Theory of Blade Design for Large Deflections: Part II—Annular Cascades

[+] Author and Article Information
C. S. Tan, J. E. McCune

Gas Turbine and Plasma Dynamics Laboratory, Massachusetts Institute of Technology, Cambridge, Mass. 02139

W. R. Hawthorne

Cambridge University Engineering Laboratory, Cambridge, England

C. Wang

Tsing Hua University, People’s Republic of China

J. Eng. Gas Turbines Power 106(2), 354-365 (Apr 01, 1984) (12 pages) doi:10.1115/1.3239572 History: Received December 22, 1982; Online October 15, 2009

Abstract

A method of designing highly loaded blades to give a specified distribution of swirl is presented. The method is based on a newly developed, three-dimensional analysis. In the present application, the flow is assumed to be incompressible and inviscid (the annulus has constant hub and tip radii), and the blades are of negligible thickness. A simple free vortex swirl schedule is assumed. The flow velocity is divided into circumferentially averaged and periodic terms. The Clebsch formulation for the periodic velocities is used, and the singularities are represented by periodic generalized functions so that solutions may be obtained in terms of eigenfunctions. The blade profile is determined iteratively from the blade boundary condition. Results from the computer program show how blade number, aspect, and hub-tip ratios affect the blade shape. The blade profiles for a given swirl schedule depend not only on the aspect ratio but also on the stacking position (i.e., the chordwise location at which this thin blade profile is radial), and so too do the mean axial and radial velocities.
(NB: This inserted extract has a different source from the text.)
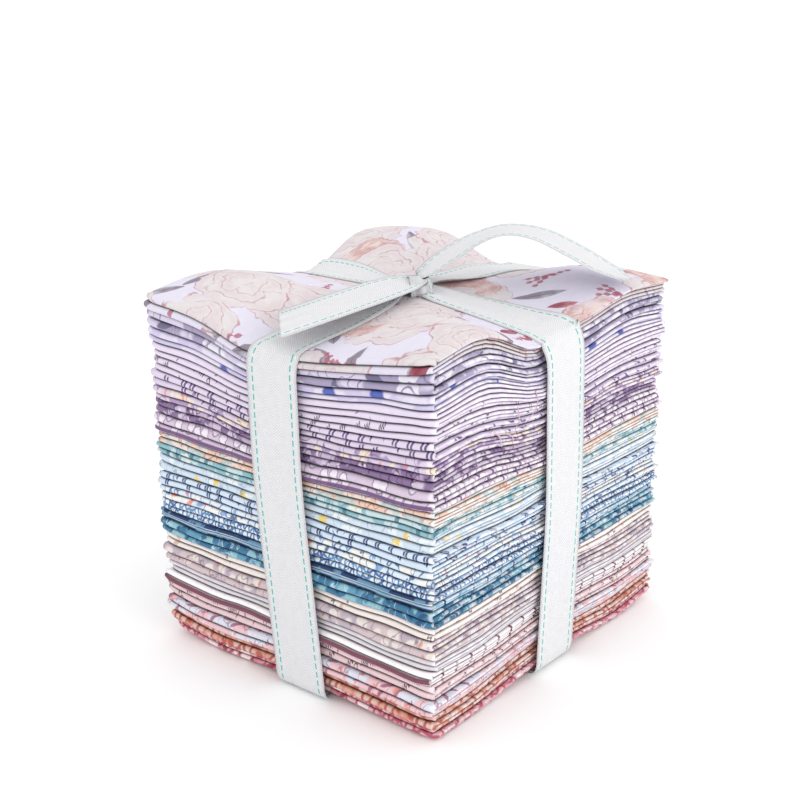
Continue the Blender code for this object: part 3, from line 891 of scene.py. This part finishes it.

These effects occur whether the number of blades is large or small, and we conclude that even in incompressible flow the blade element or strip theory is not generally satisfactory for the design of high-deflection blades. The analysis derives the geometrical conditions for the blade profiles on the walls of the annulus which are needed to satisfy the wall boundary conditions in the idealized flow, but which in any practical example will be modified by the presence of wall boundary layers and blade thickness. In the limit when the number of blades approaches infinity, a bladed actuator duct solution is obtained. The conditions for the blade profile at the walls are absent, but the stacking position and aspect ratio still affect the axial and radial velocity distributions for the same swirl schedule.